Chemical expansion of La3+ and Yb3+ incorporated Zr-doped ceria ceramics for concentrated solar energy-driven thermochemical production of fuels

Abstract

Redox studies on Zr, La, Yb doped ceria (Ce0.9M3+/4+0.1O2-x, M3+/4+ = Zr4+, La3+, Yb3+ and CeZr0.05 M3+0.05O1.95, M3+ = La3+, Yb3+) ceramics were performed using dilatometry and mass change measurements to analyze the chemical and thermal volume changes depending on reduction state which can have dramatic effects on the long-term stability of these ceramics in Concentrated Solar Energy (CSE)–driven applications relevant to the synthesis of fuels. The reduction extents determined by both methods under vacuum (p = 2×10−5 mbar) are similar up to 1673 K. At higher temperatures, CeO2, which has a higher vapor pressure than the oxides of the dopant ions, evaporates. As a result, there is an accumulation of doping ions, which leads to a porous surface zone. Surface enrichment of dopants, especially that of Zr4+, is crucial for re-oxidation kinetics. Co-doping with trivalent doping ions such as La3+ and Yb3+ reduces the extent of selective evaporation materializing it into a thinner porous surface layer.
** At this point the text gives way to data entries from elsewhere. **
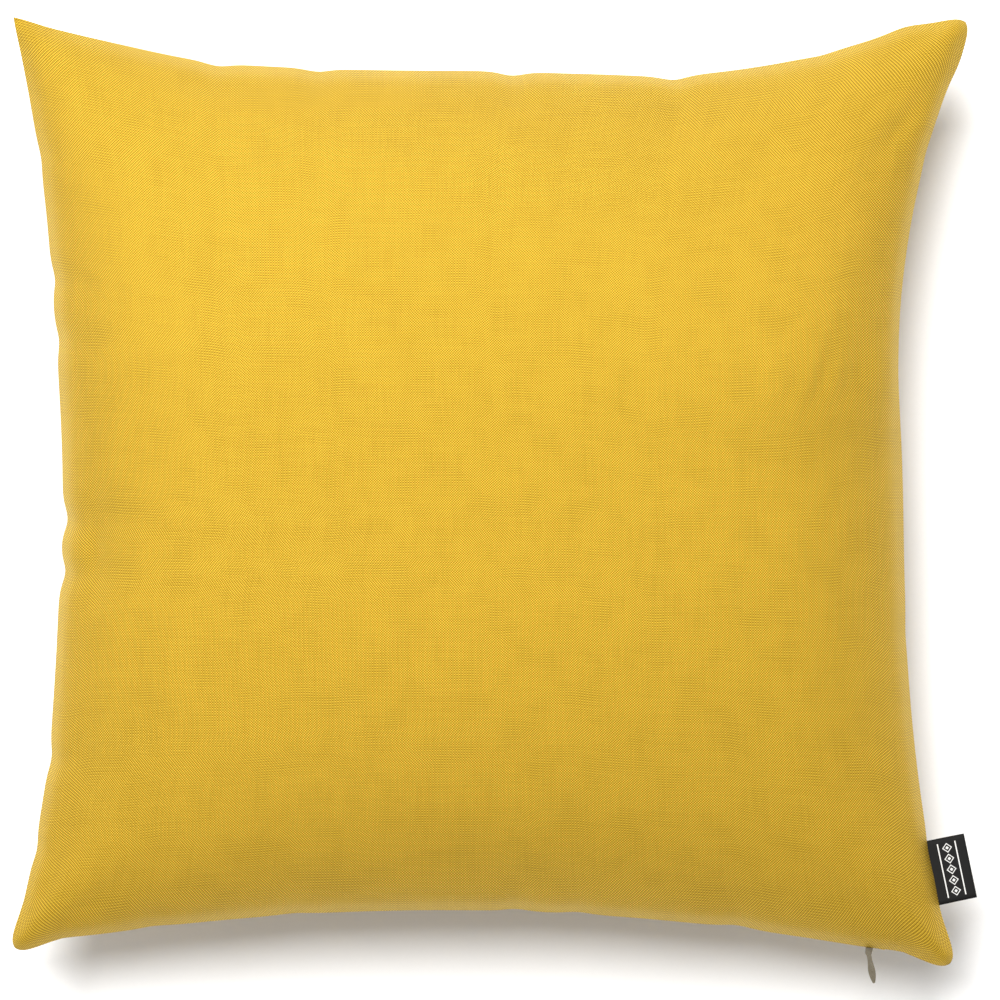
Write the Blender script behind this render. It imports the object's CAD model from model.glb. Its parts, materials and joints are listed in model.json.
import bmesh
import bpy
import json
import math
from mathutils import Matrix, Vector


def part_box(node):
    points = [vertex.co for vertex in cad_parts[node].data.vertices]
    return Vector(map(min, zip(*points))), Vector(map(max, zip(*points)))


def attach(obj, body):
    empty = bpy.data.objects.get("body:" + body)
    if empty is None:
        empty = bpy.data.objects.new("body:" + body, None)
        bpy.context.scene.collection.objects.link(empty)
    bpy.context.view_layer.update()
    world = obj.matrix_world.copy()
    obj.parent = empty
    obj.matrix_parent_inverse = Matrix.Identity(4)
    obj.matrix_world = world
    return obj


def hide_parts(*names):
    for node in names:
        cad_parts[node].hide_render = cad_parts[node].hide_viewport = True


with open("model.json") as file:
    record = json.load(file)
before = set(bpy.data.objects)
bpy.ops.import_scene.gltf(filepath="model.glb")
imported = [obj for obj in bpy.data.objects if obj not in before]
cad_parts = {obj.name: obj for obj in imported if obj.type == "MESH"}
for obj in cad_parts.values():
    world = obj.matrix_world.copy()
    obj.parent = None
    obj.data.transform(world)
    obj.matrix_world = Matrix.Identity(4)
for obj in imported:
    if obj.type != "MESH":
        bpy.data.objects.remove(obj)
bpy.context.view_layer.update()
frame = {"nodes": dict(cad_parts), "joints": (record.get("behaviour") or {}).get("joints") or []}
nodes = frame["nodes"]
joints = {joint["name"]: joint for joint in frame["joints"]}
scene = bpy.context.scene
mm = 0.001
upward = Vector((0, 0, 1))
print("frame loaded:", len(nodes), "nodes")


# Small helpers for making objects
def newObject(name, mesh, body="cushion"):
    obj = bpy.data.objects.new(name, mesh)
    scene.collection.objects.link(obj)
    if body:
        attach(obj, body)
    return obj


def meshFrom(bm, name, smooth=True):
    mesh = bpy.data.meshes.new(name)
    bm.to_mesh(mesh)
    bm.free()
    mesh.polygons.foreach_set("use_smooth", [smooth] * len(mesh.polygons))
    mesh.update()
    return mesh


# Camera, floor and light
studio = {
    "aim": (0.00545, -0.0045),
    "away": 2.397,  # above the seam
    "lens": 182,
    "floorSize": 6.0,
    "keyPower": 118,
    "keySize": 1.5,
    "keyPlace": (-0.38, 0.95, 2.45),
    "worldLight": 0.5,
}
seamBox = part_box("seam_thread_top")
seamHeight = (seamBox[0].z + seamBox[1].z) / 2

cameraData = bpy.data.cameras.new("camera")
cameraData.lens = studio["lens"]
cameraData.clip_end = 50
camera = bpy.data.objects.new("camera", cameraData)
camera.location = (*studio["aim"], seamHeight + studio["away"])
scene.collection.objects.link(camera)
scene.camera = camera
scene.view_settings.view_transform = "Standard"


def addLight(name, power, size, place, aim=(0, 0, 0.05)):
    data = bpy.data.lights.new(name, "AREA")
    data.energy = power
    data.shape = "DISK"
    data.size = size
    light = bpy.data.objects.new(name, data)
    light.location = place
    light.rotation_euler = (Vector(aim) - Vector(place)).to_track_quat("-Z", "Y").to_euler()
    scene.collection.objects.link(light)


addLight("keyLight", studio["keyPower"], studio["keySize"], studio["keyPlace"])

world = bpy.data.worlds.new("studio")
scene.world = world
world.use_nodes = True
world.node_tree.nodes["Background"].inputs["Color"].default_value = (1, 1, 1, 1)
world.node_tree.nodes["Background"].inputs["Strength"].default_value = studio["worldLight"]

bm = bmesh.new()
bmesh.ops.create_grid(bm, x_segments=1, y_segments=1, size=studio["floorSize"] / 2)
floor = newObject("floor", meshFrom(bm, "floor"), None)
print("studio ready")

# The cover: outline of the seam, seen from above
cover = {
    "flatCut": 0.457,  # seam to seam, as sewn
    "sheetCut": 0.48,  # the same with the allowance all round
    "steps": 96,
    "cloth": 0.9 * mm,
    "foldRows": 3,  # rows of the grid that the turned-in allowance covers
    "foldDepth": 2.1,  # in thicknesses of the cloth
    "foldClear": 0.3 * mm,
    "seamGap": 0.25 * mm,  # half the groove between the two panels
    "lipGap": 0.85 * mm,  # the same over the zip
    "lipBlend": 6 * mm,
    "cornerRound": {"topLeft": 0.5, "topRight": 8, "bottomRight": 11, "bottomLeft": 10},  # mm
    "roundReach": 1.28,  # how far along the side a corner's rounding reaches, and how deep it cuts
    "roundDepth": 0.62,
    # each corner is poked out as the cover is turned: x, y and reach along the sides, mm
    "cornerPoke": {"topLeft": (-0.5, 1.2, 20), "topRight": (4.4, 4.0, 30),
                   "bottomRight": (4.6, -4.6, 29), "bottomLeft": (-4.0, -4.2, 27)},
    # how far each side pulls in at every tenth of its length, mm
    "pullIn": {
        "right": [9.0, 16.5, 21.5, 24.0, 25.5, 27.0, 26.5, 21.0, 10.5],
        "top": [9.0, 19.5, 25.0, 24.5, 23.5, 23.5, 22.5, 19.5, 10.5],
        "left": [8.5, 15.0, 18.5, 21.5, 23.0, 21.5, 19.5, 16.0, 9.0],
    },
    # puckers: place along the side, depth in mm, half width in mm
    "puckers": {
        "bottom": [(0.05, 1.0, 12), (0.945, 1.4, 10), (0.15, 0.8, 7), (0.30, 0.8, 9),
                   (0.535, 1.4, 6), (0.60, 1.2, 6), (0.77, 1.6, 8)],
        "right": [(0.12, 0.8, 8), (0.35, 0.5, 9), (0.86, 0.8, 8), (0.955, -2.4, 11)],
        "top": [(0.06, -4.0, 13), (0.15, 1.0, 8), (0.305, 2.4, 7), (0.475, 2.4, 6),
                (0.68, 1.8, 6), (0.785, 2.0, 6)],
        "left": [(0.15, 1.0, 7), (0.28, 2.0, 6), (0.346, 1.8, 6), (0.538, 3.4, 6), (0.595, 3.2, 6),
                 (0.795, 1.8, 6), (0.893, 1.6, 6)],
    },
    "puckerSharpness": 1.5,  # 2 is round, 1 comes to a point
    # the seam wanders up and down: from, to, rise in mm
    "wander": {
        "bottom": [],
        "right": [(0.52, 0.985, 7.0)],
        "top": [(0.1, 0.5, -1.5), (0.5, 0.9, 1.2)],
        "left": [(0.1, 0.45, 1.0), (0.45, 0.95, -1.2)],
    },
    # where the seam rolls over to the front, and the back panel shows beyond it: from, to, mm
    "roll": {"right": (0.52, 0.985, 1.9)},
    "rollRows": 7,
    "rollPush": 2.1,
    "swellSteepness": 1.6,  # of a wander or a roll, at its ends
    "frontTop": 150 * mm,
    "backDeep": 74 * mm,  # how far the back would hang below the seam with nothing under it
    "restBlend": 4 * mm,
}
frontVerts = nodes["cover_front_panel"].data.vertices


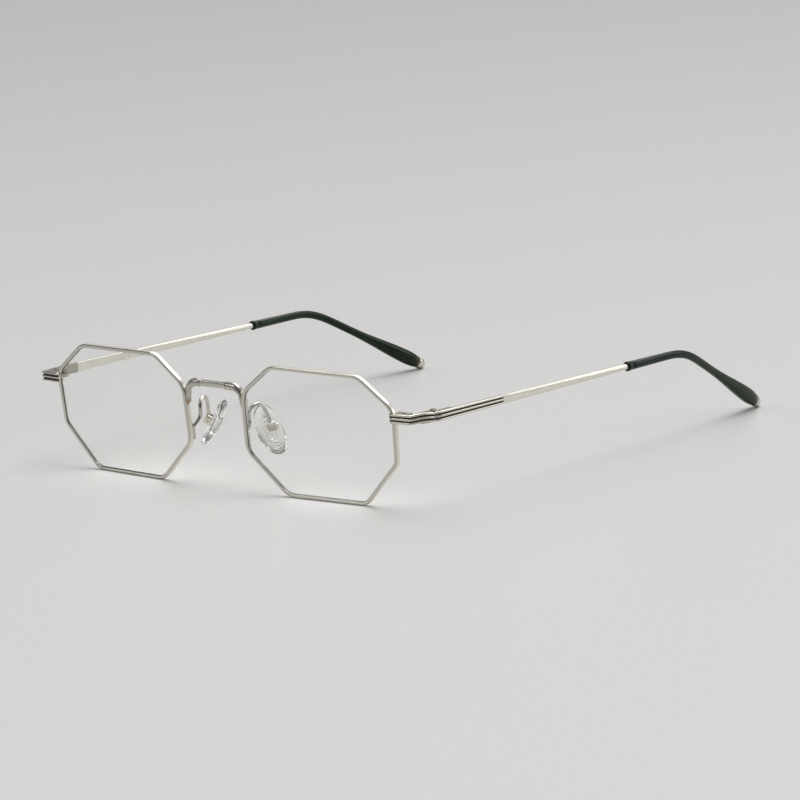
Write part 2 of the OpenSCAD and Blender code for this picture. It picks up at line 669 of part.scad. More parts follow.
mirror([1, 0, 0]) pad_box();  // pad_box_right
both_sides() pad_screw();  // pad_screws
pad_lug();  // pad_lug_left
mirror([1, 0, 0]) pad_lug();  // pad_lug_right
nose_pad();  // nose_pad_left
mirror([1, 0, 0]) nose_pad();  // nose_pad_right
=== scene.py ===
# Octagonal wire spectacles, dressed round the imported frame.
# Sizes are in millimetres here and turned into metres when a mesh is made.
# x runs to the wearer's left, y backwards along the temples, z upwards.
import bpy
import bmesh
import json
import math
import numpy as np
from mathutils import Matrix, Vector

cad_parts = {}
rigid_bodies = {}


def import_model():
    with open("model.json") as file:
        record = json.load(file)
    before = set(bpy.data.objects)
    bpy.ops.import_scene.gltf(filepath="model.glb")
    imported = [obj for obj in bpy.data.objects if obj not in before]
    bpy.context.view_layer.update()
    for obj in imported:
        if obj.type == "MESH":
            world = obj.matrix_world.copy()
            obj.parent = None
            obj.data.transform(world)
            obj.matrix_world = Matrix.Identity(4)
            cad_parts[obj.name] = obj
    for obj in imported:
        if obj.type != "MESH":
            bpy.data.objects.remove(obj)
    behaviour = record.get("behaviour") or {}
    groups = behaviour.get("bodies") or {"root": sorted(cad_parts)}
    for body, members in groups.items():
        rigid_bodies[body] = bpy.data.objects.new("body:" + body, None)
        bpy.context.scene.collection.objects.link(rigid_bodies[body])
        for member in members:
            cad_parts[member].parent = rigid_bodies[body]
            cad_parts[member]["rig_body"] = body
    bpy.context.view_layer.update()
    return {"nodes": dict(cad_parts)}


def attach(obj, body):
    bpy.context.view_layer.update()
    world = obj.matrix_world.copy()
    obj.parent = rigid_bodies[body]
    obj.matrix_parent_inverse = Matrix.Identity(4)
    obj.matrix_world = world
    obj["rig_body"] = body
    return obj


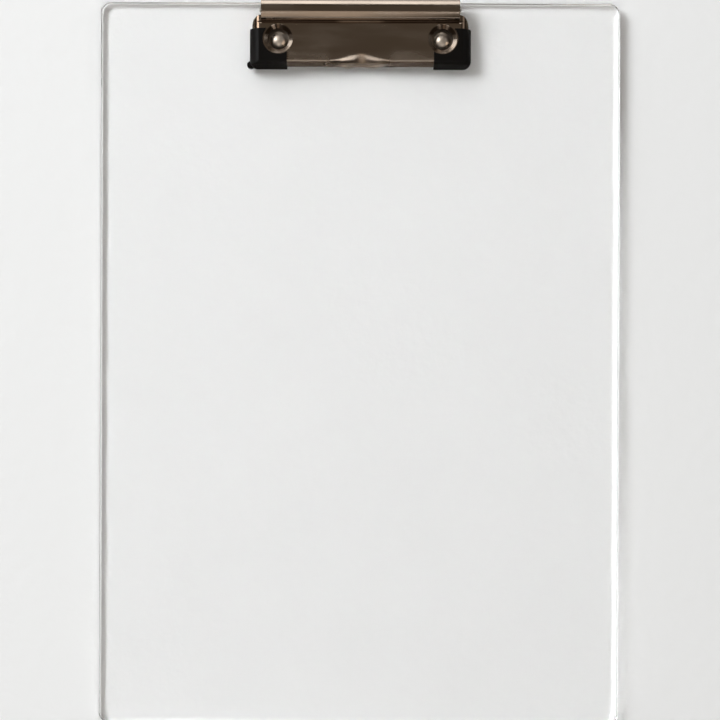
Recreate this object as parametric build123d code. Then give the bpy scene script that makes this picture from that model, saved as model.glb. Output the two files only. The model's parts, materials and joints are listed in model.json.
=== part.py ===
"""A clear acrylic clipboard with a low-profile spring clip.

Frame: millimetres, +Z up out of the writing face, +Y towards the clip. The origin is the centre of
the board's underside. The clip hinges about a pin that lies along X, close to the board's top end.
"""

from build123d import *

import os
from math import acos, asin, atan2, cos, degrees, hypot, pi, radians, sin, sqrt, tan

# Board
board_width = 228.6
board_length = 317.5
board_thickness = 5.0
board_corner_radius = 4.5
board_edge_break = 0.4

# Clip as a whole
pin_setback = 4.45  # pin axis to the board's top end
pin_height = 4.6  # pin axis above the writing face
sheet = 0.8  # thickness of the pressed steel

# Clamp plate
barrel_width = 86.5
barrel_radius = 5.0
barrel_end_angle = 10.0  # how far below level the rolled barrel ends behind the pin
shoulder_width = 4.25  # how far the skirts stand out beyond each end of the barrel
shoulder_start = 2.2  # pin axis forward to where the shoulders begin
shoulder_length = 5.0
panel_height = 5.7  # top of the flat panel above the writing face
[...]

Trivalent dopants and their additional oxygen vacancies also influence the chemical expansion/contraction of the Zr4+ doped ceria crystal lattice during the redox reaction and thus lead to a reduction of mechanical stresses. We assume that additional oxygen vacancies from trivalent dopant ions promote the disordering of intrinsic oxygen vacancies, while smaller tetravalent ions such as Zr4+ compensates this effect. This explains that doped ceria with trivalent and tetravalent ions show almost the same chemical expansion as pure ceria. The new results on alteration, thermal and chemical expansions/contractions at high temperature are particularly important for the development of metal oxide ceramic components exposed to cyclic reducing and oxidizing atmospheres at elevated temperatures achieved via CSE.